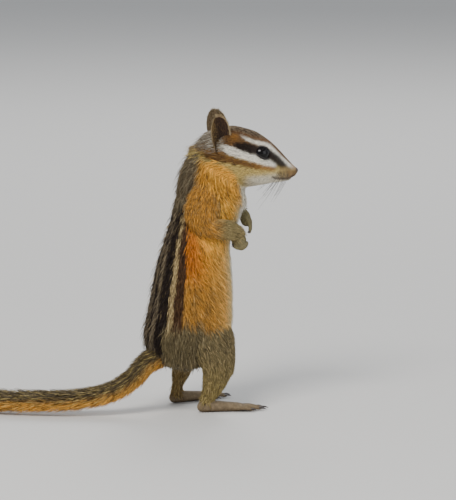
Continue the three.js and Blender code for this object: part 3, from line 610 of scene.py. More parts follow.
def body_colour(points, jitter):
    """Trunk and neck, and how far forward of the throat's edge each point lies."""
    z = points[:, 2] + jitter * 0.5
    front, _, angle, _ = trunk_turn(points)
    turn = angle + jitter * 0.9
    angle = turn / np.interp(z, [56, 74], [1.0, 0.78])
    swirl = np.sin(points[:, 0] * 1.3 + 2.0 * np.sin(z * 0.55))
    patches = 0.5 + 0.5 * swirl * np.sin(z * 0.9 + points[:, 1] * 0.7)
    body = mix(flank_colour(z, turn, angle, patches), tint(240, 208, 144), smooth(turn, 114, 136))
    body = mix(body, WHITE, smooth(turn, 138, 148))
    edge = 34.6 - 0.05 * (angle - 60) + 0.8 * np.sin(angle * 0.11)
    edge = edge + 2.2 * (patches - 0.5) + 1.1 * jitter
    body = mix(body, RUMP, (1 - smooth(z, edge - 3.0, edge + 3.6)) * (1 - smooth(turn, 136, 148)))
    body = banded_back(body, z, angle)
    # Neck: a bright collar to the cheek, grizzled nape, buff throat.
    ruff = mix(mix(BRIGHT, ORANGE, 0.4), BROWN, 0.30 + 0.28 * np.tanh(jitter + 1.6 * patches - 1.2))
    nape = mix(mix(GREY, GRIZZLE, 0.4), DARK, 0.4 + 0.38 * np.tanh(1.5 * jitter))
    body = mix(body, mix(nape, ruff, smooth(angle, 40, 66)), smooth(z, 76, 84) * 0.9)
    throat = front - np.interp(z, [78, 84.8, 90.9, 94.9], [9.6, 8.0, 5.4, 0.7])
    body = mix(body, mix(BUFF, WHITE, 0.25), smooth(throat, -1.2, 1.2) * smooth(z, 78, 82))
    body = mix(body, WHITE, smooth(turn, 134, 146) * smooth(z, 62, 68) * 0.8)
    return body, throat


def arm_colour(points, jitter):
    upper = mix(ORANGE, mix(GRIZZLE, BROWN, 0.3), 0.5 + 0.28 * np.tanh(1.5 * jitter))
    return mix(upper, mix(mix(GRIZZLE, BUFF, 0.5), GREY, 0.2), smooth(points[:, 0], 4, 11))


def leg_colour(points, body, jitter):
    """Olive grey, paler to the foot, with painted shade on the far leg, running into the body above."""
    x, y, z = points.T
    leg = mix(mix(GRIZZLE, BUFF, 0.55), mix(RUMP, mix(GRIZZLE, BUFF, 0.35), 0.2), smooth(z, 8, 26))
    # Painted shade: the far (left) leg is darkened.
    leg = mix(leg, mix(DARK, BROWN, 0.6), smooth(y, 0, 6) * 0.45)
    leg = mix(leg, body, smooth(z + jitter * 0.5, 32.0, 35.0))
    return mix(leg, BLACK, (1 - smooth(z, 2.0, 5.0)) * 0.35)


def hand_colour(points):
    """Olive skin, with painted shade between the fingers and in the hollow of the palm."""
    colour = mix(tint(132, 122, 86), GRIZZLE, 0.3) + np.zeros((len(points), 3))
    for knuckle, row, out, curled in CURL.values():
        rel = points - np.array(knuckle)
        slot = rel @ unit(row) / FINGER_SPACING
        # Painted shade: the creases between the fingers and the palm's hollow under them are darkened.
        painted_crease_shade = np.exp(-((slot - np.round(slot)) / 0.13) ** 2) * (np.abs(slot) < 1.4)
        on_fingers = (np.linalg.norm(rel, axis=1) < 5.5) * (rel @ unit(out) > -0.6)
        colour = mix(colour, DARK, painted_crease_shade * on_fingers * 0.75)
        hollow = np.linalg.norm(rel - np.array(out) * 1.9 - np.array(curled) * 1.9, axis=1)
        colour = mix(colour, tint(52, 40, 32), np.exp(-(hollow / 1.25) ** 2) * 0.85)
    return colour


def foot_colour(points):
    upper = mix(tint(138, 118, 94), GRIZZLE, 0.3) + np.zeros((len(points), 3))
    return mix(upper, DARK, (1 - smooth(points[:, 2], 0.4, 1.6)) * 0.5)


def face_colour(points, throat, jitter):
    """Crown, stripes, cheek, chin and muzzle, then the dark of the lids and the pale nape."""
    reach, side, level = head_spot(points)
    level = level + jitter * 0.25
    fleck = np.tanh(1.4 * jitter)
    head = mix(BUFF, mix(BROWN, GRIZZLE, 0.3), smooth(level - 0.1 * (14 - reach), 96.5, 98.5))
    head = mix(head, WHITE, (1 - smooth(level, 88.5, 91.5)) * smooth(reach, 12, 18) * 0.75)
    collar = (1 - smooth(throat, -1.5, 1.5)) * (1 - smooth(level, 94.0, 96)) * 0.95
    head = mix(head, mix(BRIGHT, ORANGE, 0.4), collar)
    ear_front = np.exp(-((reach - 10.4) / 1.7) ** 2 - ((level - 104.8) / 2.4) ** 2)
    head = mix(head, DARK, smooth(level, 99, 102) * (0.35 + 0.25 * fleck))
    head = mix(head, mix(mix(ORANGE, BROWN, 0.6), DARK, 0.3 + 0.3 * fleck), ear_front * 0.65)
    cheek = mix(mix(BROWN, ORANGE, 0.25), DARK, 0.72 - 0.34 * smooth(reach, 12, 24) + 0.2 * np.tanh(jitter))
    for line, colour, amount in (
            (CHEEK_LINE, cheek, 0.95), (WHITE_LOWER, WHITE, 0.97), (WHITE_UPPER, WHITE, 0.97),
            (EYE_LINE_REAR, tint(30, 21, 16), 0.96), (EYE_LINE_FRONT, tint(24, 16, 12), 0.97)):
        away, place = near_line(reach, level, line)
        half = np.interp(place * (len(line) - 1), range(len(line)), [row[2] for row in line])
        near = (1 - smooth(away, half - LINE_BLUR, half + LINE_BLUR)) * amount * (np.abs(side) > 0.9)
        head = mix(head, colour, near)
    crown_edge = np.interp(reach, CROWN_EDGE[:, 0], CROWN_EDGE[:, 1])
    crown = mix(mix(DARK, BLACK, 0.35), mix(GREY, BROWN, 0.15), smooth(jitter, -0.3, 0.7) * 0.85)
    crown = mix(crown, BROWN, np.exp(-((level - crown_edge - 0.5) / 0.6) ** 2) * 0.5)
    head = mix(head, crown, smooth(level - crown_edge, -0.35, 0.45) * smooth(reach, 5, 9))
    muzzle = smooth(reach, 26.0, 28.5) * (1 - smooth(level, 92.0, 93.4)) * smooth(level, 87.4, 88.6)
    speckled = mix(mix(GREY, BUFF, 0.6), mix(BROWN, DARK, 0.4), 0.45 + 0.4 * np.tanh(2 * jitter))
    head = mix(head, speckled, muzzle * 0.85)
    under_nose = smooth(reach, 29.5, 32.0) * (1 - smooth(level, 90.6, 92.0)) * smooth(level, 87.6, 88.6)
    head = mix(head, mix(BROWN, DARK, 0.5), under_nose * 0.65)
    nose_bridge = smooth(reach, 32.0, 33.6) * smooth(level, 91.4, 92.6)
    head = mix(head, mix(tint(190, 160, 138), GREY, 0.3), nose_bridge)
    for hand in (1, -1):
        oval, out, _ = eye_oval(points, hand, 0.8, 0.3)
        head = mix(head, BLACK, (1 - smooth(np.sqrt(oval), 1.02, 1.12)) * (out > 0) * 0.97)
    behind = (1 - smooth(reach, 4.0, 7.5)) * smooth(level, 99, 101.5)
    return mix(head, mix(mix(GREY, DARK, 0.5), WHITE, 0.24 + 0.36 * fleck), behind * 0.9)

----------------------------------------

Extract the data in full. Keep it word for word.

• Exercise answer:
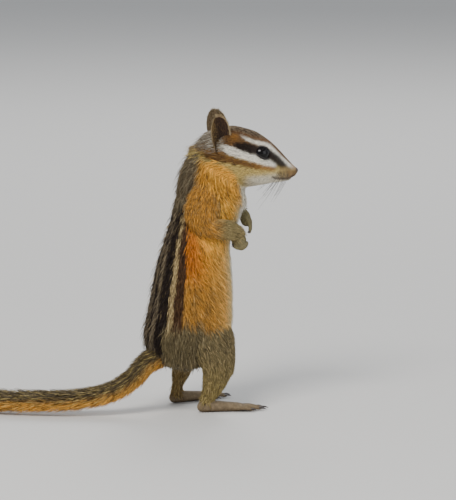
Continue the three.js and Blender code for this object: part 3, from line 610 of scene.py. More parts follow.
def body_colour(points, jitter):
    """Trunk and neck, and how far forward of the throat's edge each point lies."""
    z = points[:, 2] + jitter * 0.5
    front, _, angle, _ = trunk_turn(points)
    turn = angle + jitter * 0.9
    angle = turn / np.interp(z, [56, 74], [1.0, 0.78])
    swirl = np.sin(points[:, 0] * 1.3 + 2.0 * np.sin(z * 0.55))
    patches = 0.5 + 0.5 * swirl * np.sin(z * 0.9 + points[:, 1] * 0.7)
    body = mix(flank_colour(z, turn, angle, patches), tint(240, 208, 144), smooth(turn, 114, 136))
    body = mix(body, WHITE, smooth(turn, 138, 148))
    edge = 34.6 - 0.05 * (angle - 60) + 0.8 * np.sin(angle * 0.11)
    edge = edge + 2.2 * (patches - 0.5) + 1.1 * jitter
    body = mix(body, RUMP, (1 - smooth(z, edge - 3.0, edge + 3.6)) * (1 - smooth(turn, 136, 148)))
    body = banded_back(body, z, angle)
    # Neck: a bright collar to the cheek, grizzled nape, buff throat.
    ruff = mix(mix(BRIGHT, ORANGE, 0.4), BROWN, 0.30 + 0.28 * np.tanh(jitter + 1.6 * patches - 1.2))
    nape = mix(mix(GREY, GRIZZLE, 0.4), DARK, 0.4 + 0.38 * np.tanh(1.5 * jitter))
    body = mix(body, mix(nape, ruff, smooth(angle, 40, 66)), smooth(z, 76, 84) * 0.9)
    throat = front - np.interp(z, [78, 84.8, 90.9, 94.9], [9.6, 8.0, 5.4, 0.7])
    body = mix(body, mix(BUFF, WHITE, 0.25), smooth(throat, -1.2, 1.2) * smooth(z, 78, 82))
    body = mix(body, WHITE, smooth(turn, 134, 146) * smooth(z, 62, 68) * 0.8)
    return body, throat


def arm_colour(points, jitter):
    upper = mix(ORANGE, mix(GRIZZLE, BROWN, 0.3), 0.5 + 0.28 * np.tanh(1.5 * jitter))
    return mix(upper, mix(mix(GRIZZLE, BUFF, 0.5), GREY, 0.2), smooth(points[:, 0], 4, 11))


def leg_colour(points, body, jitter):
    """Olive grey, paler to the foot, with painted shade on the far leg, running into the body above."""
    x, y, z = points.T
    leg = mix(mix(GRIZZLE, BUFF, 0.55), mix(RUMP, mix(GRIZZLE, BUFF, 0.35), 0.2), smooth(z, 8, 26))
    # Painted shade: the far (left) leg is darkened.
    leg = mix(leg, mix(DARK, BROWN, 0.6), smooth(y, 0, 6) * 0.45)
    leg = mix(leg, body, smooth(z + jitter * 0.5, 32.0, 35.0))
    return mix(leg, BLACK, (1 - smooth(z, 2.0, 5.0)) * 0.35)


def hand_colour(points):
    """Olive skin, with painted shade between the fingers and in the hollow of the palm."""
    colour = mix(tint(132, 122, 86), GRIZZLE, 0.3) + np.zeros((len(points), 3))
    for knuckle, row, out, curled in CURL.values():
        rel = points - np.array(knuckle)
        slot = rel @ unit(row) / FINGER_SPACING
        # Painted shade: the creases between the fingers and the palm's hollow under them are darkened.
        painted_crease_shade = np.exp(-((slot - np.round(slot)) / 0.13) ** 2) * (np.abs(slot) < 1.4)
        on_fingers = (np.linalg.norm(rel, axis=1) < 5.5) * (rel @ unit(out) > -0.6)
        colour = mix(colour, DARK, painted_crease_shade * on_fingers * 0.75)
        hollow = np.linalg.norm(rel - np.array(out) * 1.9 - np.array(curled) * 1.9, axis=1)
        colour = mix(colour, tint(52, 40, 32), np.exp(-(hollow / 1.25) ** 2) * 0.85)
    return colour


def foot_colour(points):
    upper = mix(tint(138, 118, 94), GRIZZLE, 0.3) + np.zeros((len(points), 3))
    return mix(upper, DARK, (1 - smooth(points[:, 2], 0.4, 1.6)) * 0.5)


def face_colour(points, throat, jitter):
    """Crown, stripes, cheek, chin and muzzle, then the dark of the lids and the pale nape."""
    reach, side, level = head_spot(points)
    level = level + jitter * 0.25
    fleck = np.tanh(1.4 * jitter)
    head = mix(BUFF, mix(BROWN, GRIZZLE, 0.3), smooth(level - 0.1 * (14 - reach), 96.5, 98.5))
    head = mix(head, WHITE, (1 - smooth(level, 88.5, 91.5)) * smooth(reach, 12, 18) * 0.75)
    collar = (1 - smooth(throat, -1.5, 1.5)) * (1 - smooth(level, 94.0, 96)) * 0.95
    head = mix(head, mix(BRIGHT, ORANGE, 0.4), collar)
    ear_front = np.exp(-((reach - 10.4) / 1.7) ** 2 - ((level - 104.8) / 2.4) ** 2)
    head = mix(head, DARK, smooth(level, 99, 102) * (0.35 + 0.25 * fleck))
    head = mix(head, mix(mix(ORANGE, BROWN, 0.6), DARK, 0.3 + 0.3 * fleck), ear_front * 0.65)
    cheek = mix(mix(BROWN, ORANGE, 0.25), DARK, 0.72 - 0.34 * smooth(reach, 12, 24) + 0.2 * np.tanh(jitter))
    for line, colour, amount in (
            (CHEEK_LINE, cheek, 0.95), (WHITE_LOWER, WHITE, 0.97), (WHITE_UPPER, WHITE, 0.97),
            (EYE_LINE_REAR, tint(30, 21, 16), 0.96), (EYE_LINE_FRONT, tint(24, 16, 12), 0.97)):
        away, place = near_line(reach, level, line)
        half = np.interp(place * (len(line) - 1), range(len(line)), [row[2] for row in line])
        near = (1 - smooth(away, half - LINE_BLUR, half + LINE_BLUR)) * amount * (np.abs(side) > 0.9)
        head = mix(head, colour, near)
    crown_edge = np.interp(reach, CROWN_EDGE[:, 0], CROWN_EDGE[:, 1])
    crown = mix(mix(DARK, BLACK, 0.35), mix(GREY, BROWN, 0.15), smooth(jitter, -0.3, 0.7) * 0.85)
    crown = mix(crown, BROWN, np.exp(-((level - crown_edge - 0.5) / 0.6) ** 2) * 0.5)
    head = mix(head, crown, smooth(level - crown_edge, -0.35, 0.45) * smooth(reach, 5, 9))
    muzzle = smooth(reach, 26.0, 28.5) * (1 - smooth(level, 92.0, 93.4)) * smooth(level, 87.4, 88.6)
    speckled = mix(mix(GREY, BUFF, 0.6), mix(BROWN, DARK, 0.4), 0.45 + 0.4 * np.tanh(2 * jitter))
    head = mix(head, speckled, muzzle * 0.85)
    under_nose = smooth(reach, 29.5, 32.0) * (1 - smooth(level, 90.6, 92.0)) * smooth(level, 87.6, 88.6)
    head = mix(head, mix(BROWN, DARK, 0.5), under_nose * 0.65)
    nose_bridge = smooth(reach, 32.0, 33.6) * smooth(level, 91.4, 92.6)
    head = mix(head, mix(tint(190, 160, 138), GREY, 0.3), nose_bridge)
    for hand in (1, -1):
        oval, out, _ = eye_oval(points, hand, 0.8, 0.3)
        head = mix(head, BLACK, (1 - smooth(np.sqrt(oval), 1.02, 1.12)) * (out > 0) * 0.97)
    behind = (1 - smooth(reach, 4.0, 7.5)) * smooth(level, 99, 101.5)
    return mix(head, mix(mix(GREY, DARK, 0.5), WHITE, 0.24 + 0.36 * fleck), behind * 0.9)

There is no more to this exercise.